Craig is a patron of the Royal Osteoporosis Society (ROS) - a charity very close to his heart. 

"My mother has rheumatoid arthritis; there’s very little you can do about it and it’s really tough. I wanted to use my celebrity to make a difference, so I looked up the Royal Osteoporosis Society. 1 in 2 women and 1 in 5 men are going to get osteoporosis over the age of 50 - but I discovered that if you do regular weight bearing exercise before the age of 23 you can actually avoid it. And I thought, “Wow, why doesn’t the world know this?” So I started a campaign called Boogie for your Bones with the ROS, going around primary schools teaching kids to dance for their future bone health. The kids loved it, and we went to old people’s homes as well and they were all dancing around, just loving it you know. It was brilliant."

He loves a traditional Christmas.

"I like turkey, I like stuffing, I like lashings of delicious gravy.

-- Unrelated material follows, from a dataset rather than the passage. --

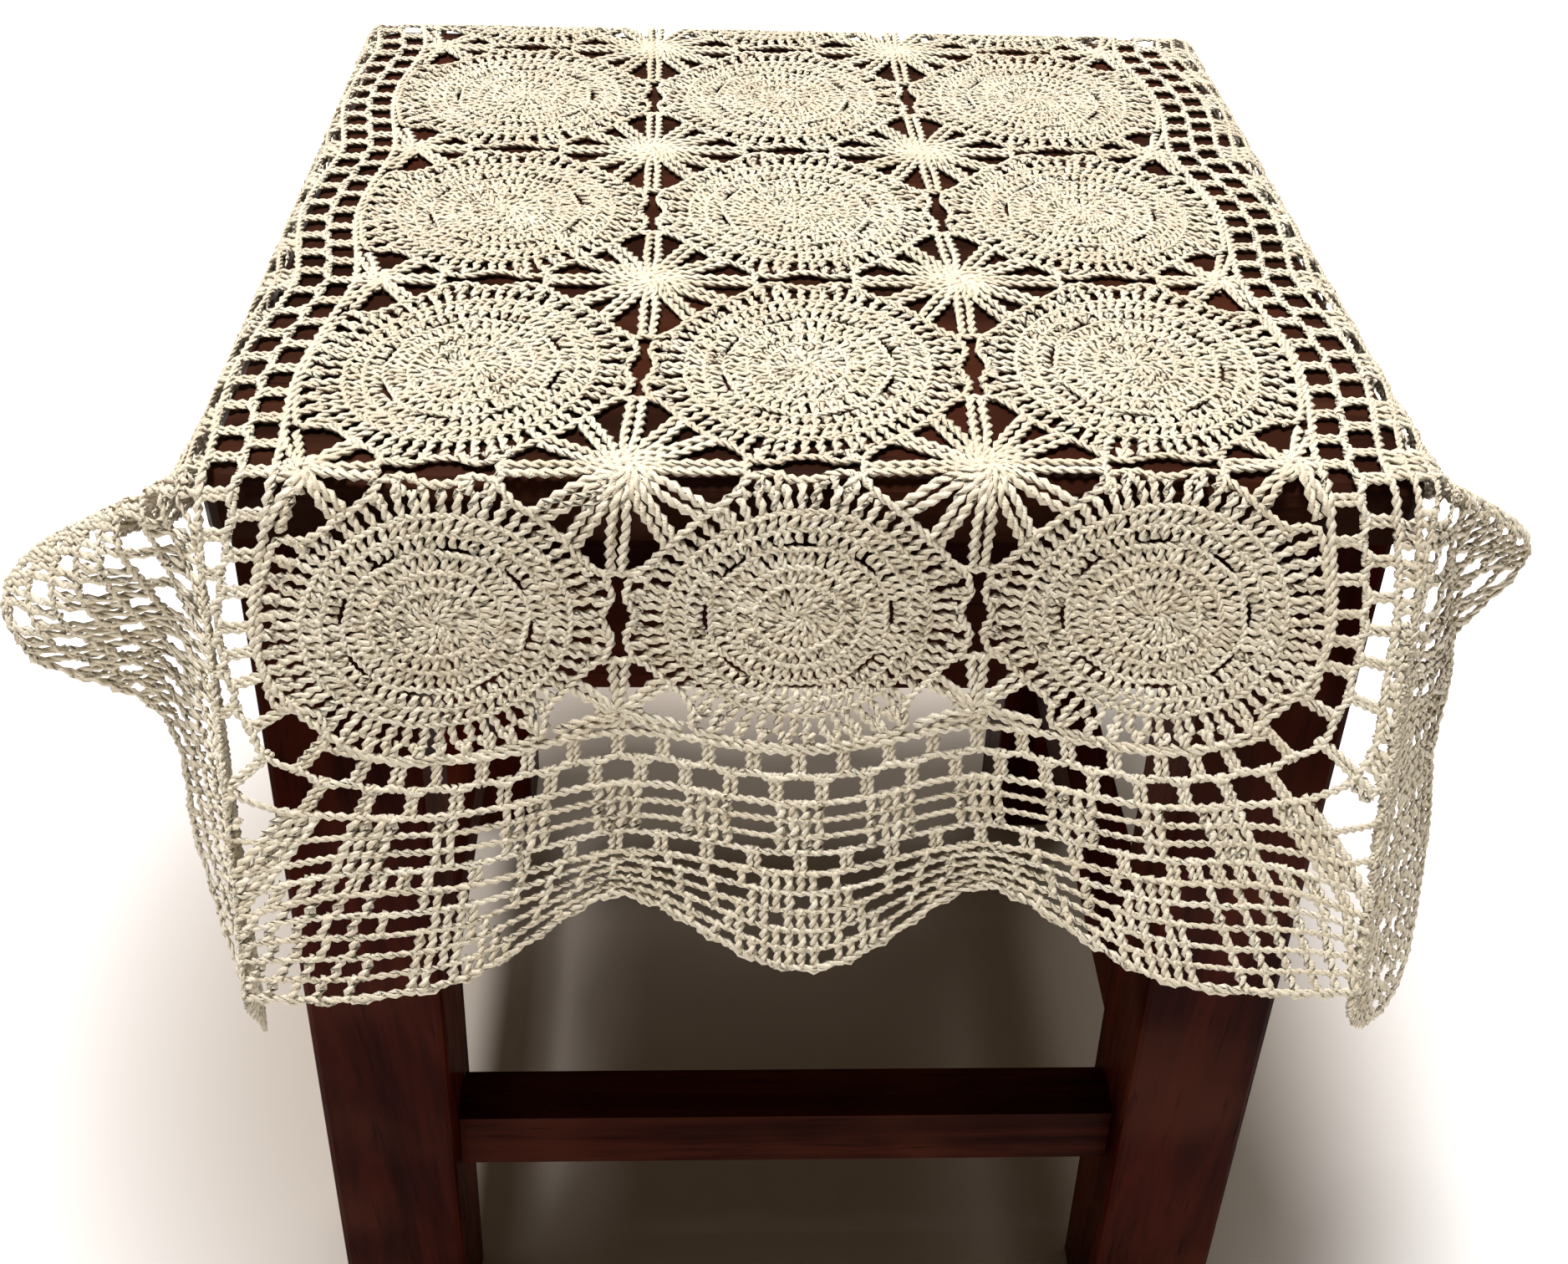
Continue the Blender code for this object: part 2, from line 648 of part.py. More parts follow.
build()
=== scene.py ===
"""A crochet table runner hanging over a square wooden stool: the finish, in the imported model's frame."""
import math

import bpy
import numpy as np
from mathutils import Matrix, Vector


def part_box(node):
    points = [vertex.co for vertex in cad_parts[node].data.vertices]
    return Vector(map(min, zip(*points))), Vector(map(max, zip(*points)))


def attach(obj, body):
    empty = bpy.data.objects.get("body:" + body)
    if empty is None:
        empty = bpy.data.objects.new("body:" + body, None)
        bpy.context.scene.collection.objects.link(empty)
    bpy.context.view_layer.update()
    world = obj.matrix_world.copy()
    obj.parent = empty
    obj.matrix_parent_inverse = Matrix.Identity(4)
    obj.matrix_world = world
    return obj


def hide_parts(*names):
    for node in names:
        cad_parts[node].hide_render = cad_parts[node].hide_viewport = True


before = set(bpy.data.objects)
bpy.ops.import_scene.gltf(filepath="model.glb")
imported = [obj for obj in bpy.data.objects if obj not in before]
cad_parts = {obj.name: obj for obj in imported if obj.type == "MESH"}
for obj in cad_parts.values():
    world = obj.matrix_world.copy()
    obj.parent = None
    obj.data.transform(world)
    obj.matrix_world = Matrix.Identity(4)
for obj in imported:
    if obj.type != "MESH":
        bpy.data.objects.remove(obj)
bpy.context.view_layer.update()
bpy.ops.object.select_all(action="DESELECT")


# ---- Camera -------------------------------------------------------------------------------
# Stands in front of the stool, a little to its left, and looks down on the cloth.
# Its place is measured from the middle of the seat's top.
seat_low, seat_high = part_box("seat_board")
seat_middle = Vector(((seat_low.x + seat_high.x) / 2, (seat_low.y + seat_high.y) / 2, seat_high.z))
lens_place = seat_middle + Vector((-0.030820, -0.549761, 0.262993))
lens_turn, lens_drop, lens_roll = math.radians(-3.2115), math.radians(39.61857), math.radians(2.25845)
behind = Vector((math.sin(lens_turn) * math.cos(lens_drop), -math.cos(lens_turn) * math.cos(lens_drop),
                 math.sin(lens_drop)))
level = Vector((math.cos(lens_turn), math.sin(lens_turn), 0))
upward = behind.cross(level)
right_side = math.cos(lens_roll) * level + math.sin(lens_roll) * upward
top_side = -math.sin(lens_roll) * level + math.cos(lens_roll) * upward
bpy.ops.object.camera_add()
camera = bpy.context.object
camera.matrix_world = Matrix((
    (right_side.x, top_side.x, behind.x, lens_place.x),
    (right_side.y, top_side.y, behind.y, lens_place.y),
    (right_side.z, top_side.z, behind.z, lens_place.z),
    (0, 0, 0, 1)))
camera.data.lens = 38.658
camera.data.sensor_width = 36
camera.data.clip_start = 0.01
bpy.context.scene.camera = camera


# ---- Stool --------------------------------------------------------------------------------
# Seat board, four legs, aprons and stretchers in a dark red-brown hardwood, stained and
# varnished with a soft gloss. The grain runs along each piece; raised edges are rubbed.
class Shade:
    """A shader value: + - * on it add Math nodes, and node() adds any other."""

    def __init__(self, tree, socket=None):
        self.tree, self.socket = tree, socket

    def node(self, kind, settings=None, values=None, output=0):
        made = self.tree.nodes.new(kind)
        for name, value in (settings or {}).items():
            setattr(made, name, value)
        for name, value in (values or {}).items():
            if isinstance(value, Shade):
                self.tree.links.new(value.socket, made.inputs[name])
            else:
                made.inputs[name].default_value = value
        return Shade(self.tree, made.outputs[output])

    def reckon(self, operation, first, second=0.0):
        return self.node("ShaderNodeMath", {"operation": operation}, {0: first, 1: second})

    def __add__(self, other):
        return self.reckon("ADD", self, other)

    def __sub__(self, other):
        return self.reckon("SUBTRACT", self, other)

    def __rsub__(self, other):
        return self.reckon("SUBTRACT", other, self)

    def __mul__(self, other):
        return self.reckon("MULTIPLY", self, other)

    __radd__, __rmul__ = __add__, __mul__

    def between(self, low, high):
        """0 below low, 1 above high, smooth between."""
        return self.node("ShaderNodeMapRange", {"interpolation_type": "SMOOTHSTEP"},
                         {"Value": self, "From Min": low, "From Max": high})

    def blend(self, low_colour, high_colour):
        """low_colour where this value is 0, high_colour where it is 1."""
        return self.node("ShaderNodeMix", {"data_type": "RGBA"},
                         {0: self, 6: low_colour, 7: high_colour}, output=2)


def new_material(name, roughness):
    material = bpy.data.materials.new(name)
    material.use_nodes = True
    surface = material.node_tree.nodes["Principled BSDF"]
    surface.inputs["Roughness"].default_value = roughness
    return material, material.node_tree, surface


LEG_DARK, LEG_LIGHT = (0.0130, 0.0011, 0.0004, 1), (0.056, 0.0068, 0.0024, 1)
RAIL_DARK, RAIL_LIGHT = (0.0150, 0.0022, 0.0011, 1), (0.060, 0.0115, 0.0052, 1)
SEAT_DARK, SEAT_LIGHT = (0.0150, 0.0052, 0.0028, 1), (0.046, 0.0160, 0.0085, 1)
WARM_CLOUD = (0.070, 0.0180, 0.0085, 1)
OPEN_PORE = (0.0085, 0.0025, 0.0018, 1)
RUBBED_BARE = (0.17, 0.095, 0.060, 1)
VARNISH_SHEEN = 0.015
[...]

I like a Christmas pud with custard and cream, en flambe obviously with brandy. I always do the proper things. And I always have a prawn cocktail to start with because that is my mother’s tradition. Very 70s, but I love it. I don’t get to go back to family in Australia for Christmas as I’m always in Panto and Strictly, so I gather in all the waifs and strays who don’t have their family around them either. I like to have 12 around the table, sing carols and have a very merry time!"

Favourite Christmas film?

"I always watch Strictly Ballroom as that makes me laugh and it’s Australian, and also Muriel’s Wedding – that’s always a good one at Christmas."

Favourite Christmas song?
"That’s going to be my own song! I’m releasing a Christmas single edition and it’s called, “It’s Christmas, Merry Christmas.” It’s going to be everyone’s favourite song!"